# Source excerpt
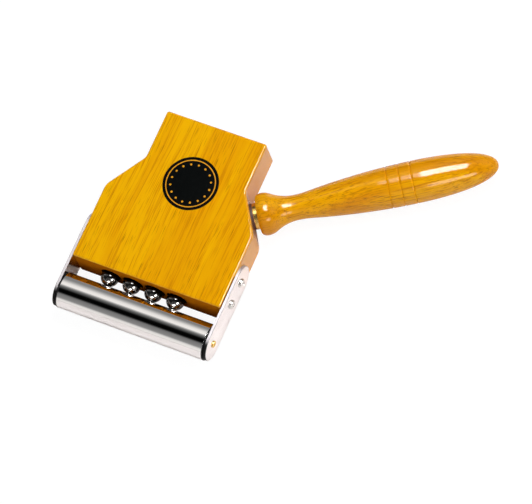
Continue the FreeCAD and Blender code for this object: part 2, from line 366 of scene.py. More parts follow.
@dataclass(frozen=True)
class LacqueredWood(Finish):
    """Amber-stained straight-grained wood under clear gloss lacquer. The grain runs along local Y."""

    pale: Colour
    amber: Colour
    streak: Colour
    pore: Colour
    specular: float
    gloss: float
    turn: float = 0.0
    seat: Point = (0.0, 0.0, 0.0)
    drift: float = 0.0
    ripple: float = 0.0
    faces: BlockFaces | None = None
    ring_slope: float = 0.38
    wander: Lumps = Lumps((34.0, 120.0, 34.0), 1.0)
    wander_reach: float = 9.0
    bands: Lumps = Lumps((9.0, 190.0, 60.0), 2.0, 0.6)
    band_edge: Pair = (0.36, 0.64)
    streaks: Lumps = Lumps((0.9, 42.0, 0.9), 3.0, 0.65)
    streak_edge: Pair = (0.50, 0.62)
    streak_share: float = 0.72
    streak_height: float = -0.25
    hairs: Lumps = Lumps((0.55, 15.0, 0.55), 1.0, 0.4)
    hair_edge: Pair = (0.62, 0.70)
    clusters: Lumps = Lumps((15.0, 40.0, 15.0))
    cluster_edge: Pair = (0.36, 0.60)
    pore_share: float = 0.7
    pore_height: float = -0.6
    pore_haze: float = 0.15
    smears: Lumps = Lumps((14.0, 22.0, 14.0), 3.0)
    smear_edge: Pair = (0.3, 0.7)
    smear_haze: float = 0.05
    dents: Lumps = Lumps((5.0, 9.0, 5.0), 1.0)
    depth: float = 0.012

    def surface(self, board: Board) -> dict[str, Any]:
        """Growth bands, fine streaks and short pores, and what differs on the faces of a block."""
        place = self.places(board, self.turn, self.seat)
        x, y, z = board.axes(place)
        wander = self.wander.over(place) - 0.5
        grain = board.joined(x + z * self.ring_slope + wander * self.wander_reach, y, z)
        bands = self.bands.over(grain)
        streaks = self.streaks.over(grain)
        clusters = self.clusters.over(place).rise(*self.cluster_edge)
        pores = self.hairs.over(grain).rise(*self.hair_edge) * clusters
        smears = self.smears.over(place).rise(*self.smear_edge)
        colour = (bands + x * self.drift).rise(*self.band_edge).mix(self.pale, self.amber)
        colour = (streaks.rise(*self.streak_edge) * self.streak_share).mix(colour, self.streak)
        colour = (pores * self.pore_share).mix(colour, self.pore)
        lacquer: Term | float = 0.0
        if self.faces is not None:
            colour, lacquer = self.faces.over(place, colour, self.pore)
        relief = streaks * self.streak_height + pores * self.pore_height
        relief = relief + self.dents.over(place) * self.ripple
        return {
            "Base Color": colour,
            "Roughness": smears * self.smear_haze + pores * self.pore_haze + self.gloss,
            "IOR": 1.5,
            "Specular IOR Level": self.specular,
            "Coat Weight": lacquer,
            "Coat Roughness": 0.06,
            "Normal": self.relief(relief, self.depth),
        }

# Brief
Print the material above verbatim, first line through the line containing "depth: float = 0.012", both included.

# Solution for this exercise
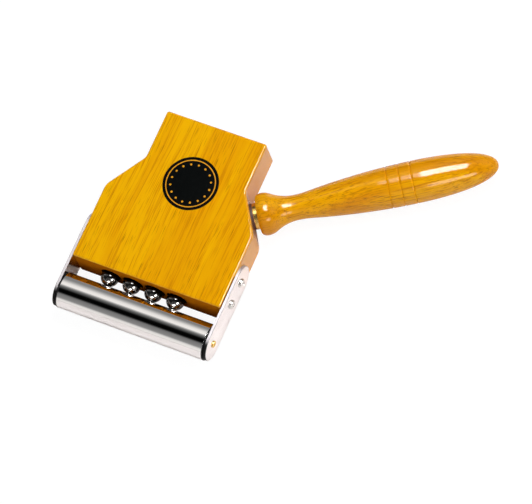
Continue the FreeCAD and Blender code for this object: part 2, from line 366 of scene.py. More parts follow.
@dataclass(frozen=True)
class LacqueredWood(Finish):
    """Amber-stained straight-grained wood under clear gloss lacquer. The grain runs along local Y."""

    pale: Colour
    amber: Colour
    streak: Colour
    pore: Colour
    specular: float
    gloss: float
    turn: float = 0.0
    seat: Point = (0.0, 0.0, 0.0)
    drift: float = 0.0
    ripple: float = 0.0
    faces: BlockFaces | None = None
    ring_slope: float = 0.38
    wander: Lumps = Lumps((34.0, 120.0, 34.0), 1.0)
    wander_reach: float = 9.0
    bands: Lumps = Lumps((9.0, 190.0, 60.0), 2.0, 0.6)
    band_edge: Pair = (0.36, 0.64)
    streaks: Lumps = Lumps((0.9, 42.0, 0.9), 3.0, 0.65)
    streak_edge: Pair = (0.50, 0.62)
    streak_share: float = 0.72
    streak_height: float = -0.25
    hairs: Lumps = Lumps((0.55, 15.0, 0.55), 1.0, 0.4)
    hair_edge: Pair = (0.62, 0.70)
    clusters: Lumps = Lumps((15.0, 40.0, 15.0))
    cluster_edge: Pair = (0.36, 0.60)
    pore_share: float = 0.7
    pore_height: float = -0.6
    pore_haze: float = 0.15
    smears: Lumps = Lumps((14.0, 22.0, 14.0), 3.0)
    smear_edge: Pair = (0.3, 0.7)
    smear_haze: float = 0.05
    dents: Lumps = Lumps((5.0, 9.0, 5.0), 1.0)
    depth: float = 0.012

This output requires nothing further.